Depois de nomeado ministro, Ernesto Araújo poderia ter encontrado o equilíbrio para exercer o cargo. Mas continua sem nexo e histriônico
O futuro ministro das Relações Exteriores, Ernesto Araújo, continua se esforçando muito para produzir mais desatinos do que os governos petistas naquela pasta. E tem conseguido. O principal erro da diplomacia é quando ela se dispõe a representar uma parcela do país, desprezando ou ofendendo o resto. Agora ele diz que representará o agronegócio, porque o PT o fez com o MST. Talvez fosse bom ele entender que a Casa de Rio Branco deve espelhar o país e não um grupo, por mais importante que seja para a economia.
Durante os dois anos e meio do governo Temer, tentou-se corrigir as inclinações indevidas e a paralisia decisória do período anterior. Houve desde a mudança em relação ao governo chavista até a redução de pendências burocráticas. Só o atual chanceler, Aloísio Nunes Ferreira, aprovou quase mil remoções que estavam pendentes. O custo da política externa do PT pode ser quantificada pelos calotes no BNDES que o Tesouro terá de cobrir. Aconteceram também os vexames, como instalar o então presidente Lula numa tenda para ter aulas de geopolítica de Muamar Kadafi ou a imposição aos diplomatas de leitura obrigatória de textos de esquerda. A grande virtude no governo Temer foi a busca da normalidade.
Agora volta-se o pêndulo para o sentido oposto, com igual equívoco. Como se parecem. A diferença é que o embaixador Celso Amorim, apesar dos erros que cometeu, era um diplomata com carreira consolidada. O embaixador Ernesto Araújo é o equivalente a um general de divisão chamado a comandar o Exército.

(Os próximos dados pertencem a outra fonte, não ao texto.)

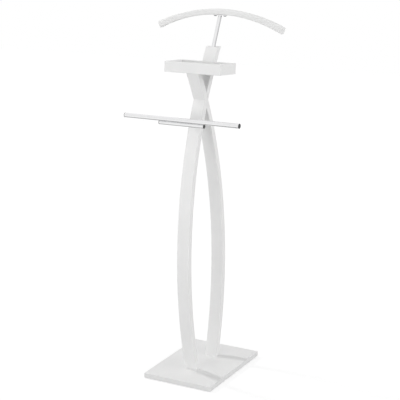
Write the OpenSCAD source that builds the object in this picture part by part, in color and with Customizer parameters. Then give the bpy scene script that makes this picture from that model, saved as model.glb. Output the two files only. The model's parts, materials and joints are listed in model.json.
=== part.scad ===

Uma das decisões acertadas no período Temer foi a iniciativa de suspender a Venezuela do Mercosul, com base na cláusula democrática. O governo Maduro não é democrático, portanto, não cumpre o pré-requisito. Qualquer histrionismo em relação a ele só vai municiá-lo. O mais sábio com relação ao governo da Venezuela é não dar a Nicolás Maduro o que ele quer: um “inimigo” externo. Quando Maduro faz ameaças de armar as milícias, é bom ignorar. Algumas pessoas sabem disso no novo governo brasileiro, mas entre elas não está o nosso esbravejante chanceler com seus tuítes voadores.
Araújo soltou várias notas definindo o que ele chama de “nova política externa”. Disse que o Brasil vai exportar soja, frango, carne e açúcar, mas “também esperança e liberdade”. Segundo o novo chanceler, “a velha política e a velha mídia” querem “usar o agro como pretexto para reduzir o Brasil a um país insignificante”. A palavra “ridícula” é a mais apropriada para definir essas e outras manifestações do futuro ministro.
Os textos que ele assinava em seu blog sempre foram rasos. Mas naquele tempo ele era apenas uma pessoa se esforçando para ganhar espaço no futuro governo. Depois que atingiu o objetivo almejado, ser nomeado ministro, Ernesto Araújo poderia ter encontrado a centralidade necessária para o exercício eficiente do cargo. Contudo, permanece histriônico e sem nexo.
Sua mistura inusitada de despropósito político, fundamentalismo religioso, palavras intempestivas podem provocar um estrago grande nas relações do Brasil com o mundo. O clima de revolta entre diplomatas se espalha. Não por discordarem do futuro governo. Há pessoas com convicções políticas diferentes entre si e a mesma preocupação porque sabem que o futuro ministro tem ferido um a um os princípios de uma boa diplomacia.
A sua “nova” política externa será, na verdade, a diplomacia errada. Na economia, os governos do PT criaram a “nova matriz econômica”. Não era nova, estava equivocada e levou o país à recessão. Proclamar a adoração ao governo Trump vincula o país a uma administração, que é passageira, em vez de ser ao país, que é permanente. Além disso, representa um retrocesso de meio século na política externa, ao tempo do alinhamento automático.
As várias espetadas em diversos parceiros comerciais, cometidas por ele e por outros do futuro governo, têm o mesmo componente. São gratuitas. O Brasil nada ganha com isso e pode perder. Os perdedores são os mesmos que Ernesto Araújo alega que defenderá porque são, segundo ele, “a essência da brasilidade”, os empresários do agronegócio. Sendo o Brasil um dos mais eficientes produtores de alimentos do mundo, a militância fervorosa e maniqueísta do novo chanceler pode fechar portas que hoje estão abertas.